Someone posted the idea that a gradual rollout of a feature dilutes the signal of catastrophic failure so that it’s harder to identify a cause.
An illustrative example was a Kafka outage that resulted in a service disruption.
I noticed this paragraph (because it mentioned Scala) and wondered at the specific blame placed on the lack of new.
Scala Inconsistency in Our System
- Usage of the pekko-connectors-kafka Scala library – passing Kafka settings instead of a pre-created producer instance led the connector to generate a new producer per request rather than reusing an existing one as intended.
- Every time send() is called, a new producer is created. This ended up being a blind spot visually due to the lack of an explicit new operator as a hint that a new object is being allocated.
- This, in combination with reduced visibility into short-lived Kafka producer tracking, allowed the incident to occur, despite having a gradual rollout process in place.

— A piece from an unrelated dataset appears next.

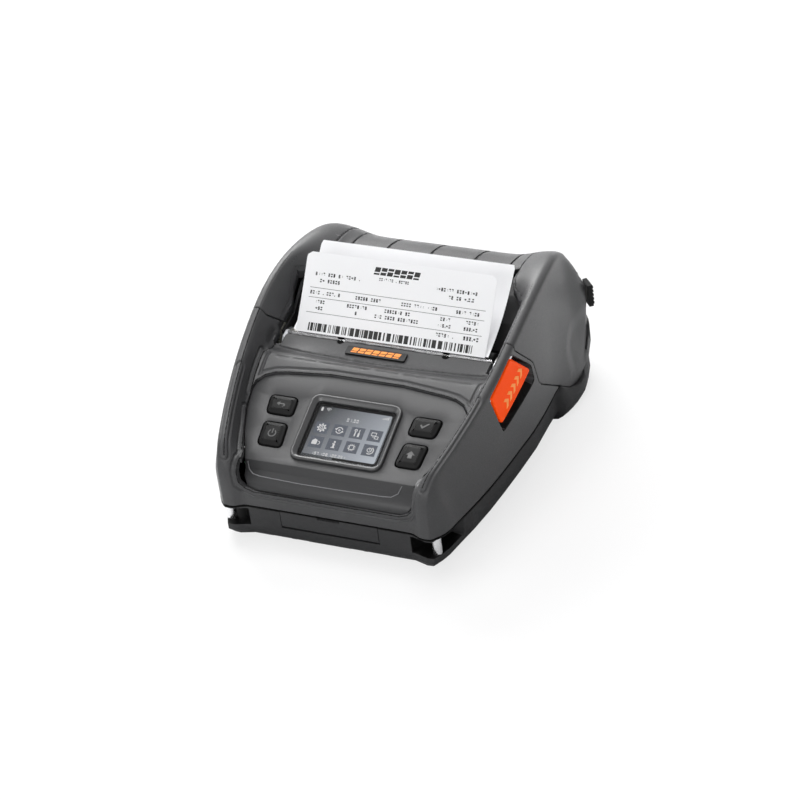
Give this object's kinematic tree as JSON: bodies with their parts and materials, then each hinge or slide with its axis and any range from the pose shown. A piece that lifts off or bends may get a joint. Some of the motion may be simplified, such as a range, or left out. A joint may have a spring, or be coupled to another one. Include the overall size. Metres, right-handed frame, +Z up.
{
  "type": "portable label printer",
  "caption": "Portable thermal label printer with sloped control panel, small display, side release lever and a hinged lid over the roll.",
  "frame": {"origin": "middle of the base plane, halfway across, below the front edge of the label opening", "axes": "+X to the right as the control panel faces the user, -Y towards the user, +Y to the rear hinge, +Z up from the base"},
  "size_m": [0.1558, 0.1937, 0.0964],
  "materials": {
    "housing_plastic": "dark charcoal, fine moulded texture",
    "cover_plastic": "charcoal grey, fine moulded texture",
    "panel_plastic": "charcoal grey, smoother than the covers",
    "rim_plastic": "grey, glossy",
    "lcd": "blue-grey display glass stack",
    "window_plastic": "clear cover over the display",
    "black_rubber": "black, matt",
    "black_plastic": "black, fine texture",
    "badge_plastic": "dark, bare, slightly glossy",
    "orange_plastic": "vivid orange, satin",
    "steel": "bright steel",
    "frame_steel": "zinc-plated sheet",
    "inner_plastic": "mid grey",
    "white_plastic": "off-white gear plastic",
    "brass": "turned brass",
    "ceramic": "pale ceramic and black glaze",
    "paper": "white label paper",
    "cardboard": "wound brown card",
    "board": "green circuit board",
    "shield": "plain shield"
  },
  "bodies": {
    "casing": {"lower_housing": "housing_plastic", "front_cover": "cover_plastic", "control_panel": "panel_plastic", "screen_rim": "rim_plastic", "screen_window": "window_plastic", "screen_module": "lcd", "screen_gasket": "black_rubber", "keypad_board": "board", "badge_plate": "badge_plastic", "lever_pin": "steel", "tear_bar": "steel", "mechanism_frame": "frame_steel", "feed_motor": "steel", "gear_bracket": "frame_steel", "main_board": "board", "wireless_module": "shield", "battery_contacts": "black_plastic", "usb_socket": "steel", "power_inlet": "black_plastic", "strap_pins": "steel", "hinge_pin": "steel", "hinge_springs": "steel", "rubber_feet": "black_rubber", "cover_screws": "steel", "label_sensor": "black_plastic", "head_springs": "steel"},
    "lid": {"lid_shell": "cover_plastic", "roof_flap": "cover_plastic", "lid_trim": "cover_plastic", "lid_inner_frame": "inner_plastic", "platen_bushes": "white_plastic", "label_strip": "paper", "liner_strip": "paper", "rear_bumpers": "black_rubber"},
    "platen": {"platen_shaft": "steel", "platen_rubber": "black_rubber", "platen_gear": "white_plastic"},
    "lever": {"release_lever": "orange_plastic"},
    "latch": {"latch_shaft": "steel"},
    "back_key": {"back_button": "black_rubber"},
    "power_key": {"power_button": "black_rubber"},
    "confirm_key": {"confirm_button": "black_rubber"},
    "menu_key": {"menu_button": "black_rubber"},
    "head": {"print_head": "ceramic", "head_bracket": "frame_steel"},
    "idler": {"reduction_gear": "white_plastic"},
    "pinion": {"motor_pinion": "brass"},
    "roll": {"label_roll": "paper", "roll_core": "cardboard"},
    "guide_left": {"left_guide": "black_plastic"},
    "guide_right": {"right_guide": "black_plastic"},
    "guide_gear": {"guide_pinion": "white_plastic"},
    "port_door": {"port_cover": "black_rubber"},
    "battery": {"battery_pack": "black_plastic"},
    "battery_catch": {"battery_latch": "black_plastic"}
  },
  "joints": [
    {"name": "lid_hinge", "type": "hinge", "parent": "casing", "child": "lid", "pos_m": [0, 0.09856, 0.0335], "axis": [-1, 0, 0], "range_deg": [0, 85]},
    {"name": "lever_hinge", "type": "hinge", "parent": "casing", "child": "lever", "pos_m": [0.0681, -0.031, 0.0646], "axis": [-0.0905, -0.9278, -0.3621], "range_deg": [0, 20], "stiffness_Nm_per_rad": 0.02},
    {"name": "latch_turn", "type": "hinge", "parent": "casing", "child": "latch", "pos_m": [0, -0.002, 0.037], "axis": [1, 0, 0], "range_deg": [0, 14]},
    {"name": "back_press", "type": "slide", "parent": "casing", "child": "back_key", "axis": [0, 0.342, -0.9397], "range_m": [0, 0.0009], "stiffness_N_per_m": 600},
    {"name": "power_press", "type": "slide", "parent": "casing", "child": "power_key", "axis": [0, 0.342, -0.9397], "range_m": [0, 0.0009], "stiffness_N_per_m": 600},
    {"name": "confirm_press", "type": "slide", "parent": "casing", "child": "confirm_key", "axis": [0, 0.342, -0.9397], "range_m": [0, 0.0009], "stiffness_N_per_m": 600},
    {"name": "menu_press", "type": "slide", "parent": "casing", "child": "menu_key", "axis": [0, 0.342, -0.9397], "range_m": [0, 0.0009], "stiffness_N_per_m": 600},
    {"name": "platen_spin", "type": "hinge", "parent": "lid", "child": "platen", "pos_m": [0, 0.009, 0.055], "axis": [1, 0, 0], "continuous": true},
    {"name": "idler_spin", "type": "hinge", "parent": "casing", "child": "idler", "pos_m": [0, -0.0039, 0.0457], "axis": [1, 0, 0], "continuous": true},
    {"name": "pinion_spin", "type": "hinge", "parent": "casing", "child": "pinion", "pos_m": [0, -0.01751, 0.041], "axis": [1, 0, 0], "continuous": true},
    {"name": "roll_spin", "type": "hinge", "parent": "casing", "child": "roll", "pos_m": [0, 0.048, 0.049], "axis": [1, 0, 0], "continuous": true},
    {"name": "left_guide_slide", "type": "slide", "parent": "casing", "child": "guide_left", "axis": [-1, 0, 0], "range_m": [0, 0.0035]},
    {"name": "right_guide_slide", "type": "slide", "parent": "casing", "child": "guide_right", "axis": [1, 0, 0], "range_m": [0, 0.0035]},
    {"name": "guide_pinion_turn", "type": "hinge", "parent": "casing", "child": "guide_gear", "pos_m": [0, 0.048, 0.0274], "axis": [0, 0, -1], "range_deg": [0, 33.5]},
    {"name": "port_hinge", "type": "hinge", "parent": "casing", "child": "port_door", "pos_m": [0, -0.0876, 0.0113], "axis": [1, 0, 0], "range_deg": [0, 88]},
    {"name": "battery_slide", "type": "slide", "parent": "casing", "child": "battery", "axis": [0, 1, 0], "range_m": [0, 0.09]},
    {"name": "battery_catch_slide", "type": "slide", "parent": "casing", "child": "battery_catch", "axis": [1, 0, 0], "range_m": [-0.003, 0.003]},
    {"name": "head_tilt", "type": "hinge", "parent": "casing", "child": "head", "pos_m": [0, -0.0028, 0.0425], "axis": [-1, 0, 0], "range_deg": [0, 1.2], "stiffness_Nm_per_rad": 2}
  ],
  "couplings": [
    {"joint": "latch_turn", "follows": "lever_hinge", "ratio": 0.7},
    {"joint": "idler_spin", "follows": "platen_spin", "ratio": -1.4091},
    {"joint": "pinion_spin", "follows": "platen_spin", "ratio": 4.2273},
    {"joint": "roll_spin", "follows": "platen_spin", "ratio": 0.3},
    {"joint": "right_guide_slide", "follows": "left_guide_slide", "ratio": 1},
    {"joint": "guide_pinion_turn", "follows": "left_guide_slide", "rad_per_m": 166.67}
  ]
}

The dubious phrase, “This [thing we’re blaming], in combination with [various other factors], allowed the incident to occur, despite having a gradual rollout,” is cut-and-paste.
The social media post highlighted the “contributing factor”:
The new feature was (intentionally) gradually enabled via configuration rather than a distinct deployment. While this is intended as safety, it also made it harder to immediately connect the outage to the change.

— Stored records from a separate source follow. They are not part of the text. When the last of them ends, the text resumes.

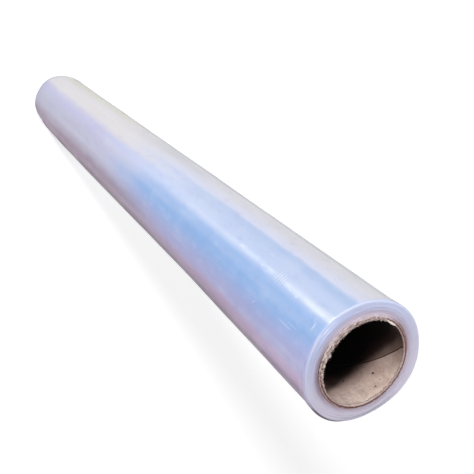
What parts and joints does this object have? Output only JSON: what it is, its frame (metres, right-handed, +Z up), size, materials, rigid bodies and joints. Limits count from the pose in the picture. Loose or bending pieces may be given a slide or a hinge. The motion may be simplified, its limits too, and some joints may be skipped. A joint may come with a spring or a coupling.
{
  "type": "roll of book cover film",
  "caption": "Roll of clear plastic book cover film wound on an open spiral cardboard core, standing on one end.",
  "frame": {"origin": "centre of the lower end face, on the roll's axis, where the roll stands", "axes": "+Z up the roll's axis, -Y towards the side that the picture shows most"},
  "size_m": [0.054, 0.054, 0.5002],
  "materials": {
    "film": "clear film wound in many turns, glossy, pearly pale blue and lilac",
    "board": "bare grey-brown core board, matt, with dark specks and torn fibres at the cut ends"
  },
  "bodies": {
    "root": {"film_roll": "film", "cardboard_core": "board"}
  },
  "joints": []
}
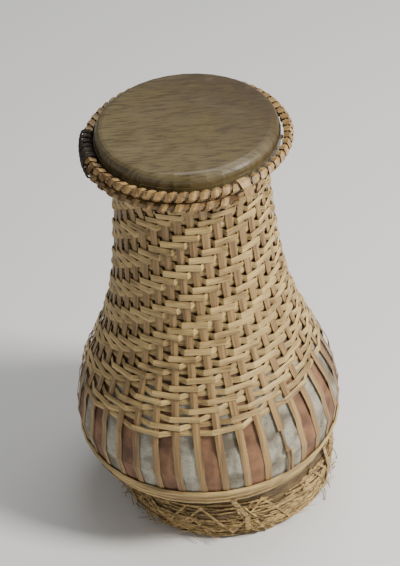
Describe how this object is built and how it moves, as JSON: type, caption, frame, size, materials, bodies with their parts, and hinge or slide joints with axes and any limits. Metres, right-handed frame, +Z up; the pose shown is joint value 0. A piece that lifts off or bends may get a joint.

But the “follow-up items” includes:
slower ramp-up windows
which (by this theory) would exacerbate the problem of correlating the failure with the deployment.
I assume that the post-mortem fails to identify engineering processes that could have made a difference, but blaming “the lack of an explicit new” calls into question everything one might take for granted about the effectiveness of syntax.
(When I have performed a graduated rollout, I suffered anxiety and hypervigilance for at least 24 hours, so I don’t necessarily subscribe to the dilution theory.)